Abstract

The first thing that should be noted about this book is that it is a good read. With an engaging writing style and inherently interesting topic, Josh Sides takes on the question of how San Francisco “became an internationally renowned bastion of sexual libertinism” (p. 6), something he claims it was not “destined to become” but rather was the creation of “sex radicals.” San Francisco’s place as a leader in sexual and lifestyle innovation has attracted increasing scholarly attention, including recent books by Nan Alamilla Boyd and Martin Meeker, both of whom offer laudatory cover blurbs for this book.

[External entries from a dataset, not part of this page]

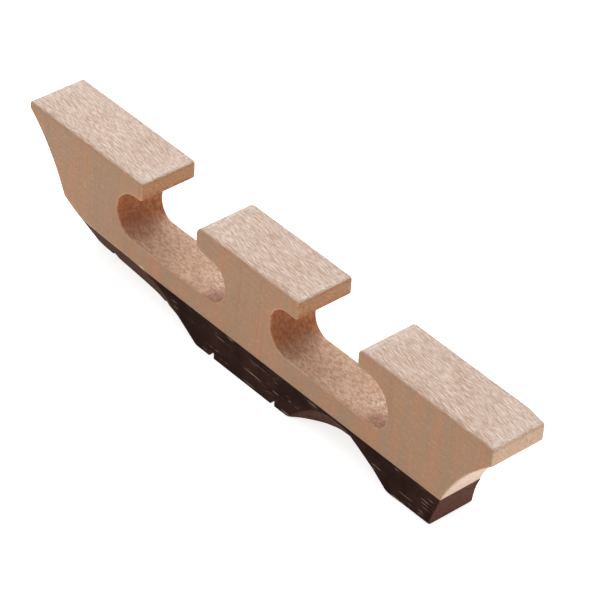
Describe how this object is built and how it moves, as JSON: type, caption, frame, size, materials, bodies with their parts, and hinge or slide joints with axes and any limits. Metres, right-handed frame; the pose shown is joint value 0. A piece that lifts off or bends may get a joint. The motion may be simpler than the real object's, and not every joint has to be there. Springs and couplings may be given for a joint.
{
  "type": "banjo bridge",
  "caption": "Compensated banjo bridge: maple body on three feet with undercut arches, and an ebony crown whose front edge is cut back to suit each string.",
  "frame": {"origin": "centre of the bridge's outline, on the plane of the crown's playing edge that it stands on as pictured, upside down", "axes": "+X along the bridge from the thickest string's notch to the thinnest string's, +Y from the cut-back front (neck side) to the plain back (tail side), +Z from the playing edge up to the soles of the feet. On the instrument the bridge is turned over, so +Z points down onto the head"},
  "size_m": [0.0762, 0.0076, 0.0159],
  "materials": {
    "maple": "bare fine-sanded hard maple, pale on the end grain of the feet, no lacquer",
    "wood_glue": "thin dark line of set glue between maple and ebony",
    "ebony": "near-black ebony, sanded, low sheen, with a few thin pale streaks along the grain"
  },
  "bodies": {
    "root": {"maple_body": "maple", "glue_film": "wood_glue", "ebony_crown": "ebony"}
  },
  "joints": []
}
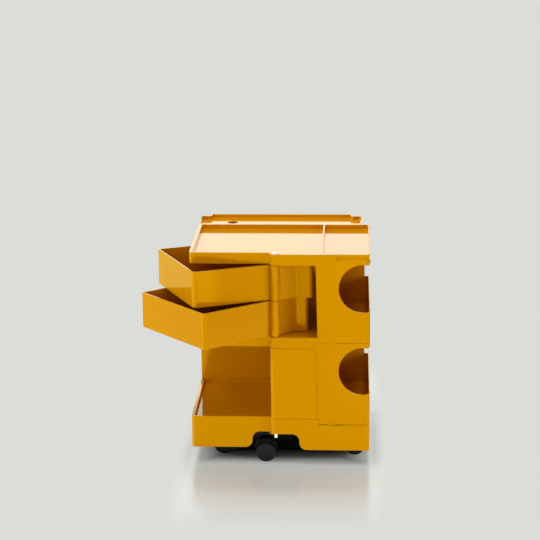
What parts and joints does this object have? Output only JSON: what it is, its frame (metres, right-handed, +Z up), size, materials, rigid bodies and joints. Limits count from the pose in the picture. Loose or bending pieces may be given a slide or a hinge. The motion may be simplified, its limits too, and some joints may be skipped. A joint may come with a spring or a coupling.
{
  "type": "rolling storage trolley",
  "caption": "Low moulded storage trolley on castors with round side niches, open bay, top trays and two stacked drawers that swing out on one corner rod.",
  "frame": {"origin": "on the floor under the middle of the whole, drawers as they stand in the picture", "axes": "+X to the right seen from the front, +Y to the back, +Z up"},
  "size_m": [0.5504, 0.5272, 0.5285],
  "materials": {
    "shell": "glossy moulded amber yellow",
    "castor_hood": "black, slightly worn",
    "wheel": "dark grey tread with fine scuffs",
    "rod": "polished"
  },
  "bodies": {
    "trolley_body": {"base": "shell", "module_lower": "shell", "module_upper": "shell", "infill_panel": "shell", "pivot_rod": "rod", "rod_cap": "rod", "rod_retainer": "castor_hood", "washer_bottom": "shell", "washer_middle": "shell", "washer_top": "shell", "front_castor_socket": "castor_hood", "front_left_castor_socket": "castor_hood", "front_right_castor_socket": "castor_hood", "rear_left_castor_socket": "castor_hood", "rear_right_castor_socket": "castor_hood"},
    "lower_drawer": {"drawer_lower": "shell"},
    "upper_drawer": {"drawer_upper": "shell"},
    "front_castor": {"front_castor_hood": "castor_hood", "front_castor_stem": "castor_hood"},
    "front_castor_wheels": {"front_castor_axle": "rod", "front_castor_wheel_a": "wheel", "front_castor_wheel_b": "wheel"},
    "front_left_castor": {"front_left_castor_hood": "castor_hood", "front_left_castor_stem": "castor_hood"},
    "front_left_castor_wheels": {"front_left_castor_axle": "rod", "front_left_castor_wheel_a": "wheel", "front_left_castor_wheel_b": "wheel"},
    "front_right_castor": {"front_right_castor_hood": "castor_hood", "front_right_castor_stem": "castor_hood"},
    "front_right_castor_wheels": {"front_right_castor_axle": "rod", "front_right_castor_wheel_a": "wheel", "front_right_castor_wheel_b": "wheel"},
    "rear_left_castor": {"rear_left_castor_hood": "castor_hood", "rear_left_castor_stem": "castor_hood"},
    "rear_left_castor_wheels": {"rear_left_castor_axle": "rod", "rear_left_castor_wheel_a": "wheel", "rear_left_castor_wheel_b": "wheel"},
    "rear_right_castor": {"rear_right_castor_hood": "castor_hood", "rear_right_castor_stem": "castor_hood"},
    "rear_right_castor_wheels": {"rear_right_castor_axle": "rod", "rear_right_castor_wheel_a": "wheel", "rear_right_castor_wheel_b": "wheel"}
  },
  "joints": [
    {"name": "lower_drawer_swing", "type": "hinge", "parent": "trolley_body", "child": "lower_drawer", "pos_m": [0.04969, -0.14437, 0.3635], "axis": [0, 0, 1], "range_deg": [-39.8, 120.2]},
    {"name": "upper_drawer_swing", "type": "hinge", "parent": "trolley_body", "child": "upper_drawer", "pos_m": [0.04969, -0.14437, 0.4512], "axis": [0, 0, 1], "range_deg": [-24.2, 135.8]},
    {"name": "front_castor_swivel", "type": "hinge", "parent": "trolley_body", "child": "front_castor", "pos_m": [0.04369, -0.11937, 0.0775], "axis": [0, 0, 1], "continuous": true},
    {"name": "front_castor_roll", "type": "hinge", "parent": "front_castor", "child": "front_castor_wheels", "pos_m": [0.02474, -0.1207, 0.024], "axis": [0.0698, -0.9976, 0], "continuous": true},
    {"name": "front_left_castor_swivel", "type": "hinge", "parent": "trolley_body", "child": "front_left_castor", "pos_m": [-0.10081, -0.06437, 0.0775], "axis": [0, 0, 1], "continuous": true},
    {"name": "front_left_castor_roll", "type": "hinge", "parent": "front_left_castor", "child": "front_left_castor_wheels", "pos_m": [-0.08186, -0.06305, 0.024], "axis": [-0.0698, 0.9976, 0], "continuous": true},
    {"name": "front_right_castor_swivel", "type": "hinge", "parent": "trolley_body", "child": "front_right_castor", "pos_m": [0.22119, -0.06437, 0.0775], "axis": [0, 0, 1], "continuous": true},
    {"name": "front_right_castor_roll", "type": "hinge", "parent": "front_right_castor", "child": "front_right_castor_wheels", "pos_m": [0.24008, -0.06636, 0.024], "axis": [0.1045, 0.9945, 0], "continuous": true},
    {"name": "rear_left_castor_swivel", "type": "hinge", "parent": "trolley_body", "child": "rear_left_castor", "pos_m": [-0.10081, 0.20963, 0.0775], "axis": [0, 0, 1], "continuous": true},
    {"name": "rear_left_castor_roll", "type": "hinge", "parent": "rear_left_castor", "child": "rear_left_castor_wheels", "pos_m": [-0.08584, 0.22132, 0.024], "axis": [-0.6157, 0.788, 0], "continuous": true},
    {"name": "rear_right_castor_swivel", "type": "hinge", "parent": "trolley_body", "child": "rear_right_castor", "pos_m": [0.19919, 0.20963, 0.0775], "axis": [0, 0, 1], "continuous": true},
    {"name": "rear_right_castor_roll", "type": "hinge", "parent": "rear_right_castor", "child": "rear_right_castor_wheels", "pos_m": [0.18241, 0.21855, 0.024], "axis": [-0.4695, -0.8829, 0], "continuous": true}
  ]
}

Erotic City is written by an historian and offers a narrative history running from World War II to the mid-1990s, with an epilogue on some recent events.
The book implicitly sorts San Francisco history into three periods. The first treats a series of turf wars between respectable business and white ethnic neighborhoods on one side and the sex industry, and to a lesser extent, gay men on the other. The second, marked symbolically by the late-1960s Haight-Ashbury hippie phenomenon at one end and AIDS on the other, embraces a turbulent era of liberalization, institutionalized in law reform and the consolidation of gay and lesbian community organization. The third, most recent period, is given over to a perceptive review of the growth of San Francisco as an international financial center accompanied by spiralling real estate costs, gentrification, and yuppification, and the decline of many of the venues that had given the city its libertine reputation.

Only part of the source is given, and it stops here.